Archi (AI Augmented Research Chat Intelligence) is an open-source, end-to-end framework for building AI agents to automate research and operational workflows. Various groups have already applied the system to their use case; the most advanced is the Computing Operations (CompOps) team at the Compact Muon Solenoid (CMS) experiment at CERN. CompOps has a private, constantly evolving, and scattered knowledge base, with scarce personnel on short term contracts. Archi puts together state-of-the-art, open-source tools like LangChain, knowledge graphs, and Model Context Protocol, and combines documentation, code, tickets, and live diagnostics to accurately retrieve relevant information, assisting operators in daily tasks, improving operator efficiency, and lessening the load on experts. Other groups at CMS deploying Archi for their use case include the Data Quality Monitoring (DQM) team and a group focusing on retrieval of the vast analysis code and documentation across the CMS landscape.
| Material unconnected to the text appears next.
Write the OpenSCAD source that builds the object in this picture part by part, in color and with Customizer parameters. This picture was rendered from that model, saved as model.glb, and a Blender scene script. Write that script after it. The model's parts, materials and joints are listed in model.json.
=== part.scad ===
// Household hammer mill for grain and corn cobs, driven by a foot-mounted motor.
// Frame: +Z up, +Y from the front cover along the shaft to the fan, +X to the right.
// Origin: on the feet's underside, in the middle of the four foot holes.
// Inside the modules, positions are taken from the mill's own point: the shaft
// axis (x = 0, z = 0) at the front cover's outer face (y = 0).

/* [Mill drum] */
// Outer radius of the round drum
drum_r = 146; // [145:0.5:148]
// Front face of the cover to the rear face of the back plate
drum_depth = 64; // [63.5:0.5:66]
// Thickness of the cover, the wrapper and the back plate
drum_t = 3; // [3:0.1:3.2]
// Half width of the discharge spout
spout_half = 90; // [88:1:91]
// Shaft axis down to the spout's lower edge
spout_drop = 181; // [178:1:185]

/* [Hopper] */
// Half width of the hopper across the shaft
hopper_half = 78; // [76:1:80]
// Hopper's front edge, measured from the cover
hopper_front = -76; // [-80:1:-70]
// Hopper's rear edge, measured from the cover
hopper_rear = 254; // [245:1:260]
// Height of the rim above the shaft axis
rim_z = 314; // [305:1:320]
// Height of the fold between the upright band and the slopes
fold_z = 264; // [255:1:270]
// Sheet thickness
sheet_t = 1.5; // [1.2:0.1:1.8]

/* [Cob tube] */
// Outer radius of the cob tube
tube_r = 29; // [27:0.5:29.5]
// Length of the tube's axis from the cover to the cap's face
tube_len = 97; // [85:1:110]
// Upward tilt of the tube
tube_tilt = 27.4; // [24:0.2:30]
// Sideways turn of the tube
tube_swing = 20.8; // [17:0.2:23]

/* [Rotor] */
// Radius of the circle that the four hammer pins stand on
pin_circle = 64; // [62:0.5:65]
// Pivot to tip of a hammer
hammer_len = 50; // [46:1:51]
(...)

The goal of this GSoC project is to work on the development of autonomous agents to perform non-trivial computing operations at CMS, a task which integrates large language models with highly accurate retrieval, expert domain knowledge, heteregenous data sources, and agentic tools. The student will get familiarity with state-of-the-art and in-demand agentic tools like LangChain and MCP. like LangChain and MCP.

Task idea

Identify operational tasks apt for automation
Work with experts to define the specs of the agent: input data sources, actions it can take, desired outcomes
Define sandbox limitations of the agent, policy of human review for first phase of roll-out
Define metrics of success and data collection
Implement, with the Archi framework, a prototype of the agent
Deploy agent to operations and demonstrate impact

Expected results and milestones

Design report on the specs of agent
Develop a prototype of the agent
Integrate the agent into operations with domain experts
Evaluate the performance of the agent based on desired outcomes

Requirements

Python programming skills
Familiarity with Git and GitHub-based collaboration (PRs, code review)
Basic Linux command-line skills
Ability to communicate clearly and work iteratively with domain experts
Familiarity with LLM tooling and agent frameworks (e.g., LangChain) and/or Model Context Protocol (MCP)
Exposure to retrieval systems (vector search/embeddings), knowledge bases, or knowledge graphs
Experience with containers (Docker/Podman) and/or CI testing
Interest in (or prior exposure to) HEP/CMS computing operations workflows

AI Policy

AI assistance is allowed for this contribution. The applicant takes full responsibility for all code and results, disclosing AI use for non-routine tasks (algorithm design, architecture, complex problem-solving). Routine tasks (grammar, formatting, style) do not require disclosure.

How to apply

Once CERN/HSF is accepted as a GSoC org, please write an email with a short introduction to your interests and background to the mentors with the string “gsoc26” in the subject. There will be a small evaluation task that we will mail to you then.

Mentors

Hasan Ozturk - CERN
Pietro Lugato - MIT
Luca Lavezzo - MIT

Additional Information

Difficulty level (low / medium / high): medium
Duration: 350 hours
Mentor availability: June-October

Corresponding Project

Participating Organizations

CERN
MIT